Enzyme activities of TagA variants.A, schematic of the in vitro enzyme-coupled TagA activity assay. Synthetic lipid-α analog is coincubated with UDP–GlcNAc and an MnaA epimerase before addition of the TagA enzyme. UDP product accumulation is quantified by absorbance at 262 nm. B, a chart of UDP product formation for a series of variants of the Thermoanaerobacter italicus TagA enzyme following an end-point activity assay. Bars labeled “-lipid-α,” “-MnaA,” and “-TagA” indicate assays in which these components were not present. All single amino-acid substitutions were introduced in the native full-length TagA enzyme.
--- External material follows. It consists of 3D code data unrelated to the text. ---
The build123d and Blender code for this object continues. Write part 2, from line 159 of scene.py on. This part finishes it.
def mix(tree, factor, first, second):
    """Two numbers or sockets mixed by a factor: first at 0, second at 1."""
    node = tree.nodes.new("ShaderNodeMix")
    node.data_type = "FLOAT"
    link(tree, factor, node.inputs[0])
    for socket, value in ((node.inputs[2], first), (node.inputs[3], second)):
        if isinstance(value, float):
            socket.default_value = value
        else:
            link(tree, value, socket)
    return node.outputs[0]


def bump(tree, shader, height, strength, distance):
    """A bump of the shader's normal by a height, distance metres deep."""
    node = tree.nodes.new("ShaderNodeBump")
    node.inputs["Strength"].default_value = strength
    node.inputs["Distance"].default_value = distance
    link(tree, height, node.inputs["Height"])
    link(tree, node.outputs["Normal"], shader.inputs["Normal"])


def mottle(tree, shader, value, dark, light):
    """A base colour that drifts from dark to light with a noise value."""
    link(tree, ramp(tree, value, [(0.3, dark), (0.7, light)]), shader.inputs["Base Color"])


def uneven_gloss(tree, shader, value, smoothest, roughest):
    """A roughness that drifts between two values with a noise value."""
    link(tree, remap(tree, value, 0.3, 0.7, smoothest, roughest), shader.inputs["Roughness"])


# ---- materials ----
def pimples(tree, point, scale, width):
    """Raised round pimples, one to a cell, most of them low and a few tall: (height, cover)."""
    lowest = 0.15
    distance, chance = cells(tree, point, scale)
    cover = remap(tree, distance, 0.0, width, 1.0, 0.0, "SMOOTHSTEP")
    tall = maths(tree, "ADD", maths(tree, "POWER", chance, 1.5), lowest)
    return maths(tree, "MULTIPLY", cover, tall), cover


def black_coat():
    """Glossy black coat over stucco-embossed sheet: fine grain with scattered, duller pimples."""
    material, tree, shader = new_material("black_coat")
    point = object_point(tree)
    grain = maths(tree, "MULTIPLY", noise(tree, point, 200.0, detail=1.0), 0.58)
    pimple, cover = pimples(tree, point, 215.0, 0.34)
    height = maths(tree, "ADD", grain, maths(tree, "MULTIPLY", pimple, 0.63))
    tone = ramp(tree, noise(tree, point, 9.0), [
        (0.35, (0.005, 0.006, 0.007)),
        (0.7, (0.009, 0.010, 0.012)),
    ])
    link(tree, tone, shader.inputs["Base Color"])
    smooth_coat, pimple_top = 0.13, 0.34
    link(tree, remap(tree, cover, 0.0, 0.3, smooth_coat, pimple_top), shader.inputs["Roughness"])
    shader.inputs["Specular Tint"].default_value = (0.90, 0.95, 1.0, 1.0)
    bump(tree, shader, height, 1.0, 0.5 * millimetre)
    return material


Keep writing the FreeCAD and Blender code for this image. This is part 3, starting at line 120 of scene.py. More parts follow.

Each experiment was performed in technical triplicate, and error bars represent the standard deviation of measurements. The statistical significance (p value) between native TagA and variant activity datasets was determined using the Analysis ToolPak in Microsoft Excel. Asterisks indicate the statistical significance between the activity of native TagA and variant datasets (∗p < 0.005, ∗∗p < 0.0001, and ns). GlcNAc, N-acetyl-d-glucosamine; ns, not significant.

Figure 7

Native MS studies of micelle binding by TagA.A, negative ion mode MS of 10 μM TagA. Deconvoluted mass spectra of TagA with varying concentrations of DDM detergent (critical micelle concentration [CMC]: 170 μM) are shown with monomeric and dimeric peaks identified. B, proposed model of membrane association by TagA based on the results of experimental and computational studies. In solution, TagA exists in a monomer–dimer equilibrium. When a membrane is present, a hydrophobic patch on the CTT that exists only in the monomeric form of the enzyme favorably interacts with the membrane and is stabilizing. As a monomer on the membrane, TagA is poised to bind to its lipid-α substrate. CTT, C-terminal tail; DDM, n-dodecyl-β-d-maltoside.